Выбрать главу

Затем начались перемены. Вместо отставленных чиновников царь окружил себя выходцами из партии стасиотов, преследовал богатых и выдвигал на первые роли простолюдинов. Мы видим это в столице; аналогичные процессы шли, конечно, и в провинциях. Но возникла странная ситуация, которую невозможно было предвидеть. Простолюдины потрясающе быстро интегрировались во власть и стали такими же коррупционерами, как и их предшественники. На первых порах государство Юстиниана оказалось столь же далеким от социальной справедливости, как империя Анастасия.

Политический порядок, включая должности и дворцовый церемониал, внешне остался прежним. Институт частной собственности тоже никто не тронул. Юридически уцелело рабство. Это разочаровало многих стасиотов. Получается, что Юстиниан оказался Робеспьером и Наполеоном в одном лице: он начал революцию и сам ее завершил.

Первым делом царь успокоил православное население империи, издав указ, что государственные должности могут занимать только христиане-халекдониты. «Эллины» (язычники) и иудеи получали трехмесячный срок для перемены веры; в противном случае им закрывалась дорога к государственной службе. В общем, император хотел опереться на надежных людей — единоверцев, но пожал бурю.

Первый заговор против базилевса возник почти сразу. Против него объединилась земельная знать, бюрократия времен Анастасия и, видимо, часть сената. Среди них было много «эллинов» и монофизитов.

Вождем недовольных стал Проб — один из племянников Анастасия Дикора. Но политическая разведка у нового императора работала прекрасно. Функции тайной полиции исполняли дворцовые чиновники, которых называли «силенциарии» — блюстители тишины. Шпионы донесли о поведении Проба. Юстиниан назначил разбирательство. Вина заговорщика была доказана, однако поскольку до мятежа дело не дошло, император проявил милосердие. Он вызвал Проба, зачитал ему обвинительный акт, а потом разорвал свиток с обвинениями и сказал заговорщику:

— Я прощаю тебе то, что ты сделал против меня. Молись, чтобы и Бог тебя простил.

«И восславил сенат василевса», — с умилением замечает Иоанн Малала.
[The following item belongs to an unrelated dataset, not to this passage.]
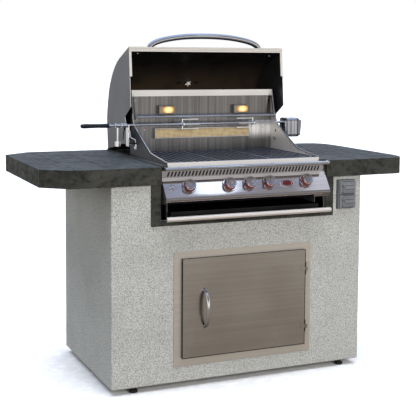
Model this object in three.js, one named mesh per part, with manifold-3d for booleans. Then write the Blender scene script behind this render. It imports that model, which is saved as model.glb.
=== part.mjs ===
// An outdoor kitchen island: a stucco base with a tiled counter, a built-in gas grill with its hood open,
// a rotisserie, an access door and a weatherproof outlet. Sizes are in millimetres.
// X runs along the front from the base's left edge, Y into the depth from the base's front face, Z up.
import * as THREE from 'three';
import { mergeVertices } from 'three/addons/utils/BufferGeometryUtils.js';
import ManifoldModule from 'manifold-3d';

const wasm = await ManifoldModule();
wasm.setup();

// Fits shared by every piece
const fit = { gap: 0.3, running: 1.2, overrun: 25, weld: 0.003 };

// Stucco base, its steel frame and its levelling feet
const base = { width: 1142, depth: 669, bottom: 25, wall: 14 };
const frame = { tube: 30, header: 640 };
const foot = { radius: 18.5, pad: 12, nut: 9, stem: 5, left: 102, right: 80, inset: 29 };
const floor = { thick: 6 };

/** A place along the island, as a share of the base's width. */
function across(share) {
  return base.width * share;
}

// Tiled counter with its hanging edge tiles and clipped corners
const counter = { top: 914, edge: 71, deck: 30, apron: 17.4, front: 18, left: 268, right: 232, rear: 87 };
const clip = {
  frontLeftX: 99, frontLeftY: 88, rearLeftX: 117, rearLeftY: 85,
  frontRightX: 74, frontRightY: 138, rearRightX: 104, rearRightY: 158, steps: 6,
};

// Grill opening in the counter and in the front wall
const opening = { left: across(0.180385), right: across(0.839755), bottom: 697, side: 5 };
const surround = { border: 40, bottomBorder: 22, thick: 9 };

// Firebox with its rear wall
const firebox = {
  left: across(0.205779), right: across(0.814361), bottom: 770, rimTop: 928, depth: 450, wall: 2.5, top: 1203,
  strip: 28, stripDepth: 8, ledge: 10, rearLedge: 26, ledgeThick: 4, drainInset: 70, edgeFlange: 12,
};
const fireboxEdgeShares = [[0, 0.346], [0.333, 0.402], [0.422, 0.416], [0.733, 0.57], [0.889, 0.658],
  [0.911, 0.704], [0.985, 1]];
const flange = { left: across(0.17951), right: across(0.841506), front: -10, rear: 710, thick: 4 };

// Bullnose ledge and slanted control panel
const ledge = { reach: 50, thick: 15, steps: 6 };
const panel = {
  left: across(0.183888), right: across(0.836252), top: 868, lipY: -60, lipZ: 785, curlY: -42, curlZ: 766,
  sheet: 2, ventTop: 897, stemHole: 7, igniterHole: 9.6, lipRound: 12, lipSteps: 4,
};
const vent = { count: 46, width: 5, height: 18, slant: 6, margin: 22, lift: 5 };
const badge = { x: across(0.663748), width: 60, height: 30, thick: 3, steps: 24 };
const badgeAlongShare = 0.5;

// Knobs and igniter on the panel
const knob = {
  xs: [across(0.277583), across(0.43345), across(0.513135), across(0.591944), across(0.745184)],
  radius: 23, skirt: 25, skirtHeight: 8, length: 27, lift: 2, stem: 4, grip: 3,
};
const knobAlongShare = 0.554;
const bezel = { radius: 29, inner: 26.2, thick: 5 };
const igniter = {
  x: across(0.213222), radius: 7, collar: 12, collarThick: 4, length: 9, dome: 2, travel: 4, shaft: 3,
  depth: 18,
};
const valve = { radius: 8, start: 5, length: 16, boreDepth: 10 };
const manifold = { y: -12, z: 800, radius: 8.5, block: 17 };

// Drip tray under the firebox, with its runners and full-width bar handle
const tray = {
  left: across(0.214536), right: across(0.805604), bottom: 702, height: 30, rear: 400, wall: 2, front: -20,
};
const trayBar = { height: 20, nose: 70, back: 58, bottom: 699, steps: 8 };
const runner = { width: 18, thick: 3, rear: 430, front: 20 };

// Burners, shields and grates inside the firebox
const burner = {
  xs: [across(0.281961), across(0.435201), across(0.588441), across(0.741681)],
  radius: 12.5, z: 858, bore: 8, boreDepth: 30, tail: 5, tailLength: 12,
};
const shield = { peaks: 12, height: 14, thick: 2, bottom: 889 };
const grate = {
  count: 3, top: 930, thick: 7, bars: 9, barWidth: 14, slope: 4, railDrop: 2, rear: 432, rail: 6,
};
const rearBurner = {
  left: across(0.299475), right: across(0.705779), bottom: 988, top: 1034, depth: 22, border: 5, recess: 4,
};
const lamp = {
  xs: [across(0.351138), across(0.670753)], z: 1115, width: 78, height: 38, depth: 20, recess: 4, border: 5,
};
const rack = { y: 380, z: 1087, radius: 4, rear: 434, wires: 10, wire: 1.8, inset: 9 };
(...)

Нам интересно другое: был заговор или нет? Возможно, Юстиниан счел Проба простым болтуном. Если так, царь ошибся. Заговорщики притаились на время, но продолжали свою работу. Они хотели свергнуть царя.

Какие аргументы шли в ход для разжигания страстей? Мы видим их в сочинении Прокопия Кесарийского. Византийские диссиденты толковали «на кухнях» о безголовом Юстиниане, который бродит по дворцовым покоям, рассуждали о блудном прошлом царицы Феодоры. Но самое главное — обвиняли царя и царицу в стремлении отобрать собственность у богатых и переделить всё имущество. Вот за что Юстиниана объявляли Антихристом!
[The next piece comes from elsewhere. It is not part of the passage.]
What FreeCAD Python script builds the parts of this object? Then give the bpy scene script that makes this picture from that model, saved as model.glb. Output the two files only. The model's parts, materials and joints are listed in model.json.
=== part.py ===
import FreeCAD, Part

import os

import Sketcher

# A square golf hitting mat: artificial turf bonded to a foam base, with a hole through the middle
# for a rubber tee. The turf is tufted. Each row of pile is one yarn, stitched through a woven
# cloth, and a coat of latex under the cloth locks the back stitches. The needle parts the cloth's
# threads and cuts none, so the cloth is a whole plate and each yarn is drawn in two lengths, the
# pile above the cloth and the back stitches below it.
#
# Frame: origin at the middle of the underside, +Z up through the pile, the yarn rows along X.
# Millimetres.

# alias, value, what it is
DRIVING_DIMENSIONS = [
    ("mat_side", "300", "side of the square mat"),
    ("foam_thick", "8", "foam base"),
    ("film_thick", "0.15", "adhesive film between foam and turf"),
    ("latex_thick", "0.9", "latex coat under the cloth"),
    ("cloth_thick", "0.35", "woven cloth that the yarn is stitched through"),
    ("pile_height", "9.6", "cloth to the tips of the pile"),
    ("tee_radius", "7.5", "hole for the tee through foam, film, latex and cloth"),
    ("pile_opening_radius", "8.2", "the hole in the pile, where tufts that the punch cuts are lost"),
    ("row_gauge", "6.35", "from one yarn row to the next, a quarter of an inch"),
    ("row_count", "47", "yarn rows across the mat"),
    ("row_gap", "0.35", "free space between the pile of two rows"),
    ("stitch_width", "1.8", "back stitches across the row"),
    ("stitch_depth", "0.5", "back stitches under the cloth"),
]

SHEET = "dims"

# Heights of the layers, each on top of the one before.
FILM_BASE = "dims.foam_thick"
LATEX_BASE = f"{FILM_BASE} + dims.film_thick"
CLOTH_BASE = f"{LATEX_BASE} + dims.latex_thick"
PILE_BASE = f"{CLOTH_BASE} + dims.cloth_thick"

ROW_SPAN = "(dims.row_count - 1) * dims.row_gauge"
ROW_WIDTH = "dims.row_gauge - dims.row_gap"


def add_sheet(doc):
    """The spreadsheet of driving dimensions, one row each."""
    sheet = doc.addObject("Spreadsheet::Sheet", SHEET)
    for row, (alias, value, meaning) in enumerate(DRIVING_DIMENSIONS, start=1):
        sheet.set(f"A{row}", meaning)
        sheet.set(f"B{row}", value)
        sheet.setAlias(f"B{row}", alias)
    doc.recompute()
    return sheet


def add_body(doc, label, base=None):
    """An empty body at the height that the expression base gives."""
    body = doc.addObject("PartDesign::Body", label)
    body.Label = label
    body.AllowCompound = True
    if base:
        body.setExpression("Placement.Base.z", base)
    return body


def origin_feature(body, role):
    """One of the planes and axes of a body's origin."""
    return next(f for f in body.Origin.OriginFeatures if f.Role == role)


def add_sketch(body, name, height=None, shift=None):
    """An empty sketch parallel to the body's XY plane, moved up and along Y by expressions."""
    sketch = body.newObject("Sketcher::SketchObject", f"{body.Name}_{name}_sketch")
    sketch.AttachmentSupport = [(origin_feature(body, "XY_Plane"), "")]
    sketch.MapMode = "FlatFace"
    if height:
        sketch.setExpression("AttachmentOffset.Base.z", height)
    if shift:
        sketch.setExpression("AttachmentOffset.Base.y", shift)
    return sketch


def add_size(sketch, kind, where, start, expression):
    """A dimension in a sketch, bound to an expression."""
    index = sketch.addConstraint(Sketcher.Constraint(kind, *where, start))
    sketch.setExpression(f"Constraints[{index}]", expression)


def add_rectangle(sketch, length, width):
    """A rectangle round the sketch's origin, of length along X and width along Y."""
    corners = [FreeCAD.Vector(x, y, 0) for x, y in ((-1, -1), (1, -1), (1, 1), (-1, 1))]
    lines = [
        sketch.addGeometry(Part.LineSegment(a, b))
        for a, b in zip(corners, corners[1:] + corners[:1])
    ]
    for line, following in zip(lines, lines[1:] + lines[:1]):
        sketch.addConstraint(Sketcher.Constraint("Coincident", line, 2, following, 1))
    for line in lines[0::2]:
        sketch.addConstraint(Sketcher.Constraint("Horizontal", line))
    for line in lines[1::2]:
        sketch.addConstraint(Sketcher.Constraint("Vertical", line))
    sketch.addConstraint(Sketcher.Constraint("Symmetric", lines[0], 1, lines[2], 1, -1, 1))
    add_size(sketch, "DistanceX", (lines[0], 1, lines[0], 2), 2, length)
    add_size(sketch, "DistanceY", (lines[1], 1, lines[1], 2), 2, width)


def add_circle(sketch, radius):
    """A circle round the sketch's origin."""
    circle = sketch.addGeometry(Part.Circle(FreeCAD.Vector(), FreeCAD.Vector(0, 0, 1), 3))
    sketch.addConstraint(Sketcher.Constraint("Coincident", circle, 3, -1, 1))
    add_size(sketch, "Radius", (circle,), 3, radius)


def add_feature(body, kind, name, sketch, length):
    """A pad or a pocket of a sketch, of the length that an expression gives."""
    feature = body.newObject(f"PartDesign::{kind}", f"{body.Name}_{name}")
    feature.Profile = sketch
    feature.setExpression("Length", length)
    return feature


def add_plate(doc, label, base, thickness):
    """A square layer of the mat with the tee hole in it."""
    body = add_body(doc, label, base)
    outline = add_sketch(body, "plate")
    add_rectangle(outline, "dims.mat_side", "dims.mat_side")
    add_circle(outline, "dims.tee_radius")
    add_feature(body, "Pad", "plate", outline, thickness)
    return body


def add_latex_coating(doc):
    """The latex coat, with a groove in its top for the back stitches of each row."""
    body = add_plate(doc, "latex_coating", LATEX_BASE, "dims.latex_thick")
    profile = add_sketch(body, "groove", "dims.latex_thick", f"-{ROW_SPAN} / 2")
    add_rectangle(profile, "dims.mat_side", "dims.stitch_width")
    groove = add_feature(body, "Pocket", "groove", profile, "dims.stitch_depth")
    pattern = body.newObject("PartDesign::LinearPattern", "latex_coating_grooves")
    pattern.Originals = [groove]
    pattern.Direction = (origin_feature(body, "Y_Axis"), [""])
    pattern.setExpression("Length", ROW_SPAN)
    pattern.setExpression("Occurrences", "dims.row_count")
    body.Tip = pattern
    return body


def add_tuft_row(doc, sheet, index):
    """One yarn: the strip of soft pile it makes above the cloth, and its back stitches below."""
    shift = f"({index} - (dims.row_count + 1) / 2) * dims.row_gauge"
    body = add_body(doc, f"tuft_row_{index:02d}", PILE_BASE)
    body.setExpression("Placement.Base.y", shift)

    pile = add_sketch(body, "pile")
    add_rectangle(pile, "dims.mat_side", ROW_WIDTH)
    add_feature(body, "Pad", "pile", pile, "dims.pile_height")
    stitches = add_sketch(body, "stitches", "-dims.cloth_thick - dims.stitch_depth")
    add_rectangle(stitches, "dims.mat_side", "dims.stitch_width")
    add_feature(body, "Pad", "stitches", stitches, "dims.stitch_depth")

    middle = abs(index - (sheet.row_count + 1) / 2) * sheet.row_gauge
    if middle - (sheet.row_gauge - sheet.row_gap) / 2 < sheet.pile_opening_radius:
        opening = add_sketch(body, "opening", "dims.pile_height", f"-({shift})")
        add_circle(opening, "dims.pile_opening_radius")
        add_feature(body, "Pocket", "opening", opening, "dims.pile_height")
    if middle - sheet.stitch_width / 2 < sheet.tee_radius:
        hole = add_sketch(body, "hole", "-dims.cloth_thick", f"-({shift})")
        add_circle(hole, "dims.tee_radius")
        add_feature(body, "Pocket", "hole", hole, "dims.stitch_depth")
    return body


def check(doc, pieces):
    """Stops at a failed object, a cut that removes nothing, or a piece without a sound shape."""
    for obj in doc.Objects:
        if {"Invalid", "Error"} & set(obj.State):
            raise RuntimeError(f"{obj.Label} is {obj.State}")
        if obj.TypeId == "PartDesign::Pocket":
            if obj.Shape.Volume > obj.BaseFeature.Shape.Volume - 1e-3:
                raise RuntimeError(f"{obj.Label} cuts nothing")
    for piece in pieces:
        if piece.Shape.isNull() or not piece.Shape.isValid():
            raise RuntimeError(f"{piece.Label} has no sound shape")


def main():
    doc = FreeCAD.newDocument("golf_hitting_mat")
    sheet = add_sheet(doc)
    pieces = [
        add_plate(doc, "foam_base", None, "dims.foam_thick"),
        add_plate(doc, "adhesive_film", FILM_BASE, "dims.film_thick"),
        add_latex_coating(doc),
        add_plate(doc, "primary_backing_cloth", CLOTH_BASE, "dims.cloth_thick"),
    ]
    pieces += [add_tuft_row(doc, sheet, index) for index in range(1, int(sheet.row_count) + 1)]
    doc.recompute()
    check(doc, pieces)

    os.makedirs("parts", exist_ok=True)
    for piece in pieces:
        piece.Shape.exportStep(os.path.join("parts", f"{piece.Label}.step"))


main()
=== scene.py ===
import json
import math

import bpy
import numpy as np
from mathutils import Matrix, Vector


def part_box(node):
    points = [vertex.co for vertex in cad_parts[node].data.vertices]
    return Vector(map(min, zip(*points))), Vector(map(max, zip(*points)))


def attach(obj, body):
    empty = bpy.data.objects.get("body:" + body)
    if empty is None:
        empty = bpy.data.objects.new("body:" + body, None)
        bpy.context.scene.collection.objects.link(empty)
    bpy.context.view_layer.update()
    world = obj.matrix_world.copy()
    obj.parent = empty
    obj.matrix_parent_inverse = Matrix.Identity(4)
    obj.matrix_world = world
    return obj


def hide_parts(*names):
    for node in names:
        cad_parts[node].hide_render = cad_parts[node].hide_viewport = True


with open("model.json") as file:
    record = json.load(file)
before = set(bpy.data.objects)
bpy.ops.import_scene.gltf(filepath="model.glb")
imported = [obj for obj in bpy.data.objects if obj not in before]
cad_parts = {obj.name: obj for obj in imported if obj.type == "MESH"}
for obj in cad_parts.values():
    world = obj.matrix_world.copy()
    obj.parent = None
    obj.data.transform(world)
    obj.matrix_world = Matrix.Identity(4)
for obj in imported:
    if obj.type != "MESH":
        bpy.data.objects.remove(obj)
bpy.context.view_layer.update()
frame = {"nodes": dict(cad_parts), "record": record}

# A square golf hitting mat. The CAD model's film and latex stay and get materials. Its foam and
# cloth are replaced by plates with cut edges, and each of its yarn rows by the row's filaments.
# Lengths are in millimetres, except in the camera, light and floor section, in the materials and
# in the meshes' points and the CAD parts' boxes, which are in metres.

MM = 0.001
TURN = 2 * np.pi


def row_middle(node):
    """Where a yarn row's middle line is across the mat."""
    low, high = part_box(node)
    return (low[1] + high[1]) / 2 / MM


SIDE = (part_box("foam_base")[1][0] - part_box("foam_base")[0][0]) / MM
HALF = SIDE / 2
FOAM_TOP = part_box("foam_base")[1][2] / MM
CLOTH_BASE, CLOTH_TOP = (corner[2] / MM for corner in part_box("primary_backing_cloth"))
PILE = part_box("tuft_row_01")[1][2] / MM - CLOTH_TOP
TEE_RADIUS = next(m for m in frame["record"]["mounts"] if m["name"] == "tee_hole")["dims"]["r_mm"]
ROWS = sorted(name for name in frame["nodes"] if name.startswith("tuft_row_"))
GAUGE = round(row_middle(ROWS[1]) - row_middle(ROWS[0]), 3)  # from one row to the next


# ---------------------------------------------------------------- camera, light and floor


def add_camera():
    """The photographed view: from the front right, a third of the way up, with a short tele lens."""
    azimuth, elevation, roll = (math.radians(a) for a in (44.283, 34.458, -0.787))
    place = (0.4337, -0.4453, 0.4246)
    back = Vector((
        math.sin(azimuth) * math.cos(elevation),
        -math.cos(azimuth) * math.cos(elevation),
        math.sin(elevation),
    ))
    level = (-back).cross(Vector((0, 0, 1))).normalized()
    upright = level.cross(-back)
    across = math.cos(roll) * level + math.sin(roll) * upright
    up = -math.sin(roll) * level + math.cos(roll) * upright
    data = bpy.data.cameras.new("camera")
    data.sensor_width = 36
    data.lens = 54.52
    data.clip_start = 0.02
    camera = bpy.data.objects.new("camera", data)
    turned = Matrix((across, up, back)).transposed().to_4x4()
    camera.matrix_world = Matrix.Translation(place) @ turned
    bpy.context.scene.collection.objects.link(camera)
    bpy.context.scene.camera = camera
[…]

А он проявил благодушие, свойственное многим революционерам. Отпустил Проба, захотел примириться с сенатом, искал соглашения с представителями бюрократии… Только все эти компромиссы не помогли, и через несколько лет Константинополь ожидала такая резня, какой еще не было.
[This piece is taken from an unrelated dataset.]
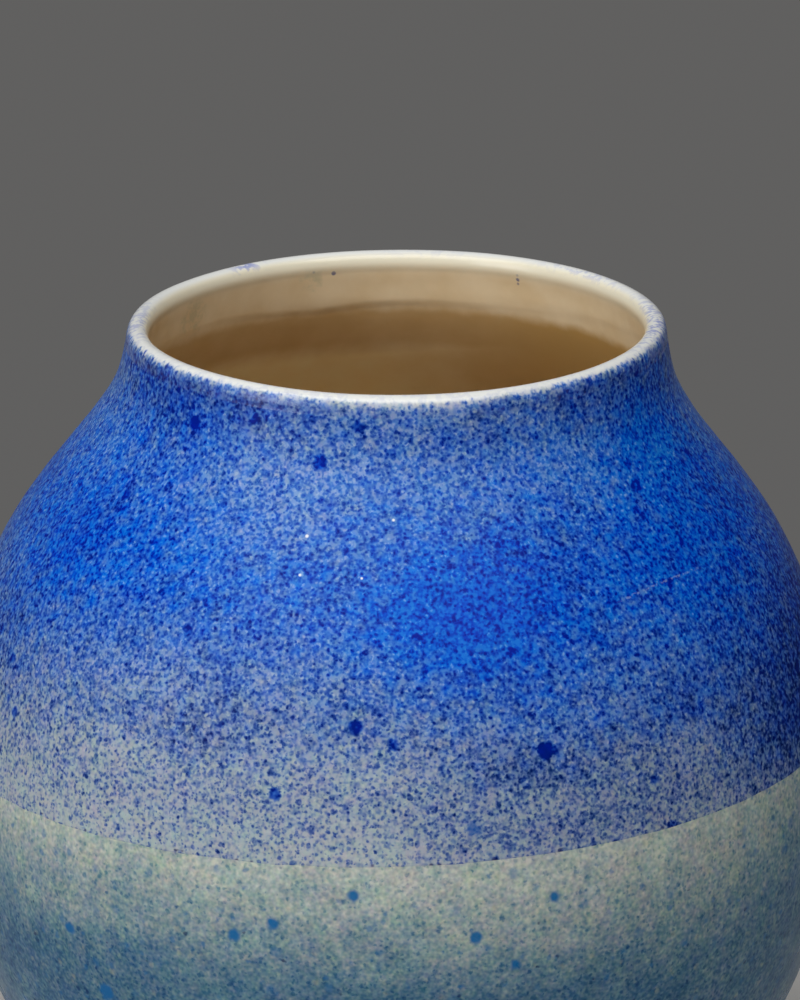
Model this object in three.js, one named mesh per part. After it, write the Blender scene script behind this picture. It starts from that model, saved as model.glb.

Случай с Пробом показывает, что Юстиниан был, конечно, хитер, но не злобен и не злопамятен. Это не Калигула или Нерон, который казнит сенаторов направо-налево. Юстиниан считал себя мастером компромисса, «великим кормчим». Поэтому он пытался договориться с представителями разных группировок, прощал врагов, примирял друзей и даже порой закрывал глаза на неподобающее поведение ряда чиновников.

2. ПОРТРЕТ ЦАРЯ

Каким был Юстиниан в то время? Ему исполнилось 45 лет. Для мужчины это — зрелость. Для политика — молодость. Словесный портрет Юстиниана нам оставил Прокопий.

«Ростом он был не очень высок, но и не очень низок, можно сказать, среднего роста; он был не худым, скорее в надлежащей мере полным, — говорит Кесариец. — Лицо у него было круглое и не лишенное красоты; даже после двухдневного поста у него играл румянец». Перед нами вполне здоровый человек, среднего роста, румяный, с умным взглядом темных глаз. «Чтобы одним словом описать всю его фигуру, можно сказать, что он был очень похож на Домициана, сына Веспасиана», — уточняет Прокопий. Сравнение не случайно. Домициан считается одним из худших римских императоров, который уничтожал сенаторов и латифундистов, поощрял римскую чернь и пытался на новых принципах строить империю вместо прежней республики (хотя республиканский фасад сохранялся очень долго, и даже Византию нет-нет да и называли «республикой»). Эту империю роднила с Византией идея государственного вмешательства в экономику, хотя цели, средства и масштабы вмешательства были совершенно иными.